MILAN: Milli-Annotations for Lidar Semantic Segmentation
Nermin Samet, Gilles Puy, Oriane Siméoni, Renaud Marlet
TL;DR
MILAN tackles the high cost of annotating lidar point clouds for semantic segmentation by combining self-supervised 3D features with a three-stage pipeline: diverse frame selection, cluster-based cheap annotation of selected frames, and semi-supervised training using pseudo-labels and a teacher-student EMA to leverage unlabeled data. It leverages ScaLR-based 3D features for frame diversity and point clustering, enabling annotators to label cluster centers with a single action and propagate labels across clusters.
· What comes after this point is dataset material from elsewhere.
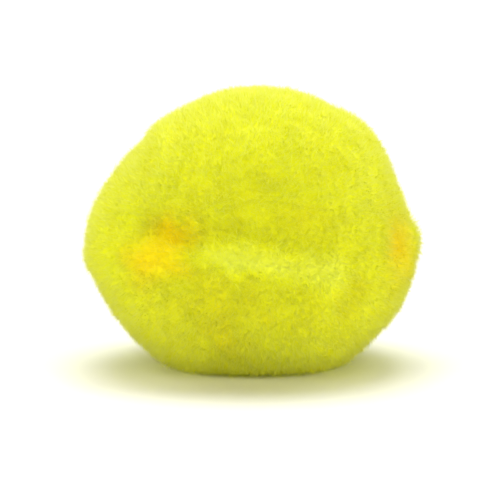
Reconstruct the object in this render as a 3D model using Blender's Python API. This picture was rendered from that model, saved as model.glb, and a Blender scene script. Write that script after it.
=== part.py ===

The approach achieves near fully-supervised performance on SemanticKITTI and nuScenes with annotations orders of magnitude lower than full labeling (as low as one-tenth of a percent in some cases) and demonstrates competitive or superior results against state-of-the-art annotation-cost reduction methods. The work emphasizes simplicity, scalability, and practical impact for deploying high-quality lidar segmentation with massively reduced labeling effort.
Abstract
Annotating lidar point clouds for autonomous driving is a notoriously expensive and time-consuming task. In this work, we show that the quality of recent self-supervised lidar scan representations allows a great reduction of the annotation cost. Our method has two main steps. First, we show that self-supervised representations allow a simple and direct selection of highly informative lidar scans to annotate: training a network on these selected scans leads to much better results than a random selection of scans and, more interestingly, to results on par with selections made by SOTA active learning methods. In a second step, we leverage the same self-supervised representations to cluster points in our selected scans. Asking the annotator to classify each cluster, with a single click per cluster, then permits us to close the gap with fully-annotated training sets, while only requiring one thousandth of the point labels.